THE EXERCISE: Count lines, not occurrences: give the number of lines holding the word "origin", and nothing besides.

GIVEN MATERIAL:
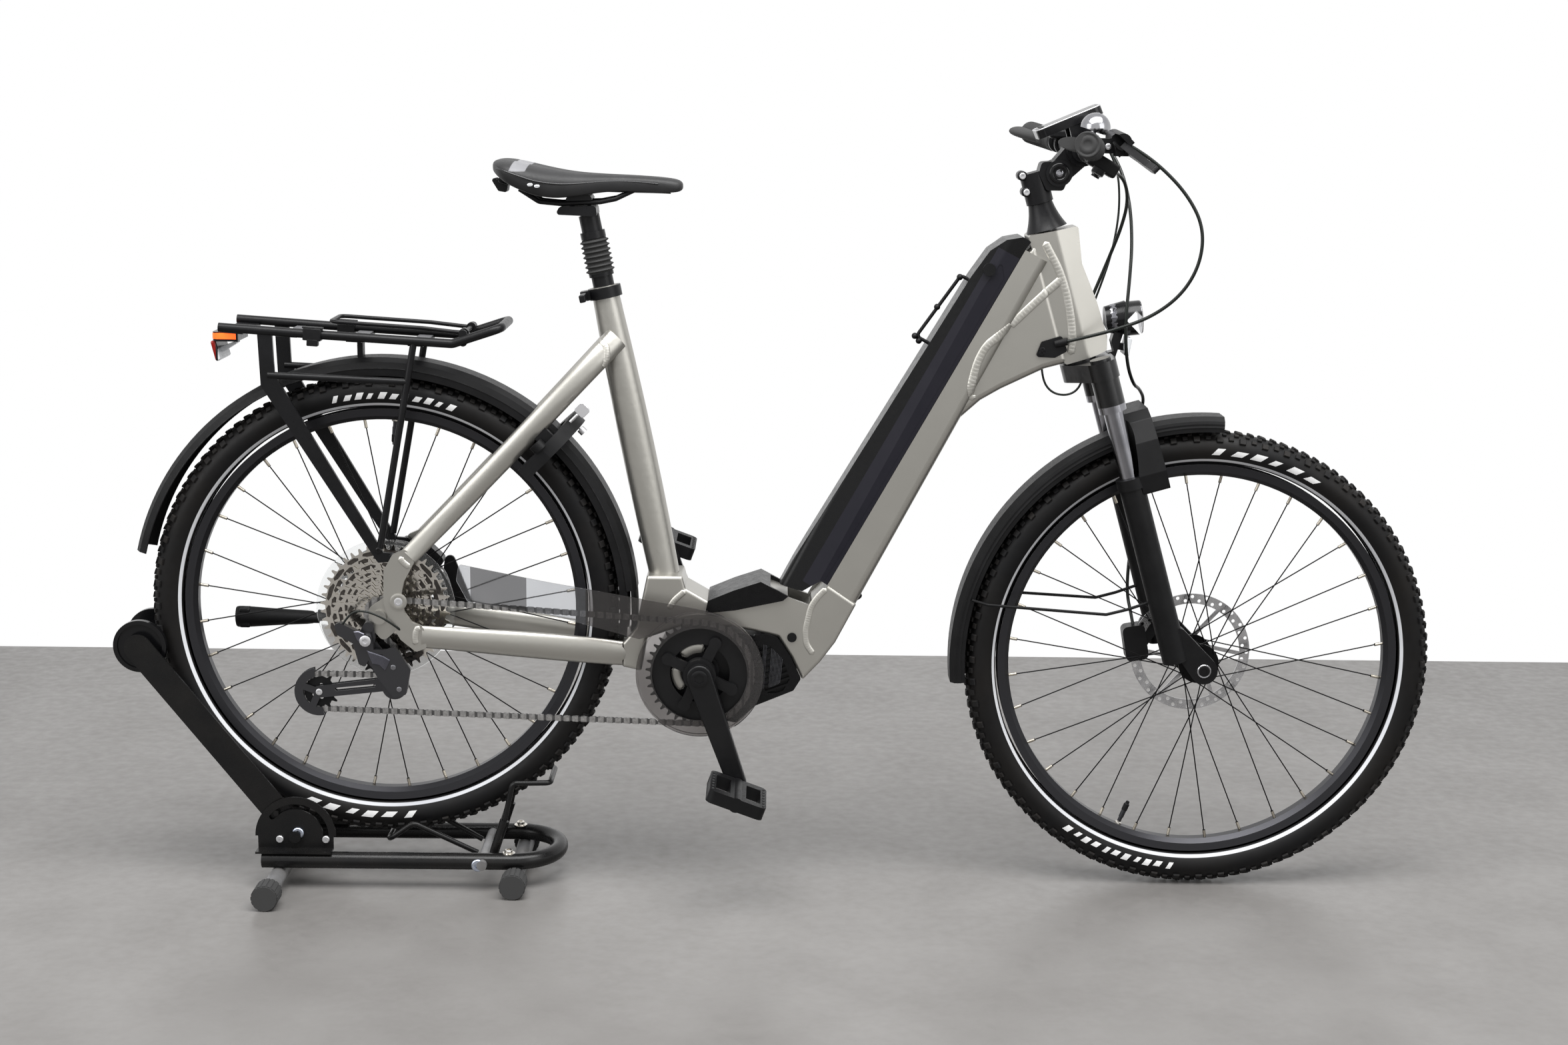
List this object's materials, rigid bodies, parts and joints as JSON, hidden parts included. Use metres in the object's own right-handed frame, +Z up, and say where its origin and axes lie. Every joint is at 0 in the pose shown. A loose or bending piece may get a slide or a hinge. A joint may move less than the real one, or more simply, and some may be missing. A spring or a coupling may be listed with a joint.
{
  "type": "bicycle on stand",
  "caption": "Electric-assist trekking bicycle with low step-through frame, suspension fork, rack and mudguards, parked with its rear wheel in a tubular display stand",
  "frame": {"origin": "on the floor under the middle of the whole", "axes": "+X to the front of the bicycle, +Y to its left, +Z up; chain on the -Y side"},
  "size_m": [1.952, 0.6626, 1.1621],
  "materials": {
    "stand_black": "gloss black stove enamel",
    "foot_rubber": "ribbed",
    "frame_silver": "satin metallic champagne silver",
    "black_gloss": "gloss",
    "black_matte": "fine grain",
    "black_alloy": "satin black anodised look",
    "graphite": "gloss graphite",
    "steel": "plain",
    "chain_grey": "oiled",
    "nickel": "satin nickel",
    "stanchion": "dark polished",
    "tyre": "black with a pale stripe",
    "rim_black": "black anodised",
    "saddle_black": "synthetic, fine grain",
    "rubber": "soft",
    "smoke": "smoked, see-through",
    "red_lens": "lens",
    "hose": "hose jacket"
  },
  "bodies": {
    "stand": {"stand_frame": "stand_black", "stand_cross_tubes": "stand_black", "stand_caps": "foot_rubber"},
    "swing_arm": {"swing_arms": "stand_black"},
    "spool": {"spool": "black_gloss"},
    "bike_frame": {"main_frame": "frame_silver", "rear_triangle": "frame_silver", "battery_pack": "black_matte", "frame_covers": "black_gloss", "drive_unit": "black_alloy", "frame_fittings": "black_matte", "chain_guard": "smoke", "ring_lock": "black_matte", "rear_mudguard": "black_matte", "rack": "black_alloy", "tail_light": "red_lens", "seatpost_outer": "black_alloy", "rear_caliper": "black_alloy", "derailleur": "graphite", "chain": "chain_grey", "shift_cable_tail": "hose", "rear_brake_hose": "hose", "shift_cable": "hose", "remote_lead": "hose", "light_lead": "hose"},
    "seat": {"post_inner": "black_alloy", "saddle_base": "black_matte", "saddle_cover": "saddle_black", "bellows": "rubber"},
    "kick_leg": {"kickstand_leg": "black_alloy"},
    "bail": {"rack_bail": "black_alloy"},
    "shackle": {"lock_shackle": "steel"},
    "steered": {"fork_uppers": "stanchion", "stem": "black_alloy", "handlebar": "black_alloy", "grips": "rubber", "bar_controls": "black_matte", "display": "black_gloss", "bell": "nickel", "headlight": "black_matte", "front_brake_hose": "hose"},
    "right_brake_lever": {"right_lever": "black_alloy"},
    "left_brake_lever": {"left_lever": "black_alloy"},
    "gear_paddle": {"shift_paddle": "black_matte"},
    "lowers": {"fork_lowers": "black_alloy", "front_mudguard": "black_matte", "front_caliper": "black_alloy"},
    "front_wheel": {"front_tyre": "tyre", "front_rim": "rim_black", "front_hub": "steel"},
    "rear_wheel": {"rear_tyre": "tyre", "rear_rim": "rim_black", "rear_hub": "steel"},
    "sprockets": {"cassette": "nickel"},
    "cranks": {"crankset": "black_alloy"},
    "pedal_right": {"right_pedal": "black_matte"},
    "pedal_left": {"left_pedal": "black_matte"},
    "pulley_cage": {"cage": "graphite"},
    "guide_wheel": {"guide_pulley": "black_matte"},
    "tension_wheel": {"tension_pulley": "black_matte"}
  },
  "joints": [
    {"name": "bike_lift", "type": "slide", "parent": "stand", "child": "bike_frame", "axis": [0, 0, 1], "range_m": [0, 0.25]},
    {"name": "swing_arm", "type": "hinge", "parent": "stand", "child": "swing_arm", "pos_m": [-0.712, 0, 0.076], "axis": [0, -1, 0], "range_deg": [0, 8]},
    {"name": "spool_spin", "type": "hinge", "parent": "swing_arm", "child": "spool", "pos_m": [-0.937, 0, 0.36], "axis": [0, 1, 0], "continuous": true},
    {"name": "steering", "type": "hinge", "parent": "bike_frame", "child": "steered", "pos_m": [0.438, 0, 0.798], "axis": [-0.2773, 0, 0.9608], "range_deg": [-50, 50], "deforming": ["rear_brake_hose", "shift_cable", "remote_lead", "light_lead"]},
    {"name": "fork_travel", "type": "slide", "parent": "steered", "child": "lowers", "axis": [-0.2773, 0, 0.9608], "range_m": [0, 0.06], "stiffness_N_per_m": 4000, "springref_m": -0.045, "deforming": ["front_brake_hose"]},
    {"name": "front_wheel_spin", "type": "hinge", "parent": "lowers", "child": "front_wheel", "pos_m": [0.628, 0, 0.348], "axis": [0, 1, 0], "continuous": true},
    {"name": "rear_wheel_spin", "type": "hinge", "parent": "bike_frame", "child": "rear_wheel", "pos_m": [-0.577, 0, 0.417], "axis": [0, 1, 0], "continuous": true},
    {"name": "crank_spin", "type": "hinge", "parent": "bike_frame", "child": "cranks", "pos_m": [-0.111, 0, 0.332], "axis": [0, 1, 0], "continuous": true, "deforming": ["chain"]},
    {"name": "sprocket_spin", "type": "hinge", "parent": "bike_frame", "child": "sprockets", "pos_m": [-0.577, 0, 0.417], "axis": [0, 1, 0], "continuous": true},
    {"name": "pulley_cage_swing", "type": "hinge", "parent": "bike_frame", "child": "pulley_cage", "pos_m": [-0.556, 0, 0.313], "axis": [0, 1, 0], "range_deg": [-4, 14], "stiffness_Nm_per_rad": 1.5, "deforming": ["chain"]},
    {"name": "guide_spin", "type": "hinge", "parent": "pulley_cage", "child": "guide_wheel", "pos_m": [-0.58, 0, 0.351], "axis": [0, 1, 0], "continuous": true},
    {"name": "tension_spin", "type": "hinge", "parent": "pulley_cage", "child": "tension_wheel", "pos_m": [-0.671, 0, 0.299], "axis": [0, 1, 0], "continuous": true},
    {"name": "right_pedal_spin", "type": "hinge", "parent": "cranks", "child": "pedal_right", "pos_m": [-0.05481, 0, 0.17155], "axis": [0, 1, 0], "continuous": true},
    {"name": "left_pedal_spin", "type": "hinge", "parent": "cranks", "child": "pedal_left", "pos_m": [-0.16719, 0, 0.49245], "axis": [0, 1, 0], "continuous": true},
    {"name": "seat_travel", "type": "slide", "parent": "bike_frame", "child": "seat", "axis": [0.2045, 0, -0.9789], "range_m": [0, 0.03], "stiffness_N_per_m": 12000, "springref_m": -0.005, "deforming": ["bellows"]},
    {"name": "kickstand_fold", "type": "hinge", "parent": "bike_frame", "child": "kick_leg", "pos_m": [-0.504, 0.104, 0.371], "axis": [0, -1, 0], "range_deg": [0, 95]},
    {"name": "bail_lift", "type": "hinge", "parent": "bike_frame", "child": "bail", "pos_m": [-0.452, 0, 0.829], "axis": [0, 1, 0], "range_deg": [0, 70], "stiffness_Nm_per_rad": 0.4, "springref_deg": -20.05},
    {"name": "lock_turn", "type": "hinge", "parent": "bike_frame", "child": "shackle", "pos_m": [-0.34083, 0, 0.65317], "axis": [0.7071, 0, -0.7071], "range_deg": [0, 118]},
    {"name": "right_brake", "type": "hinge", "parent": "steered", "child": "right_brake_lever", "pos_m": [0.4623, -0.204, 1.1058], "axis": [-0.7001, 0, -0.7141], "range_deg": [0, 16], "stiffness_Nm_per_rad": 1.5, "springref_deg": -5.73},
    {"name": "left_brake", "type": "hinge", "parent": "steered", "child": "left_brake_lever", "pos_m": [0.4623, 0.204, 1.1058], "axis": [0.7001, 0, 0.7141], "range_deg": [0, 16], "stiffness_Nm_per_rad": 1.5, "springref_deg": -5.73},
    {"name": "gear_shift", "type": "hinge", "parent": "steered", "child": "gear_paddle", "pos_m": [0.4384, -0.158, 1.0829], "axis": [0.5, 0, 0.866], "range_deg": [0, 14], "stiffness_Nm_per_rad": 0.5, "springref_deg": -5.73}
  ],
  "couplings": [
    {"joint": "sprocket_spin", "follows": "crank_spin", "ratio": 3.4545},
    {"joint": "tension_spin", "follows": "crank_spin", "ratio": 2.9231},
    {"joint": "guide_spin", "follows": "crank_spin", "ratio": -2.9231}
  ]
}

SOLUTION FOR THIS TASK: 2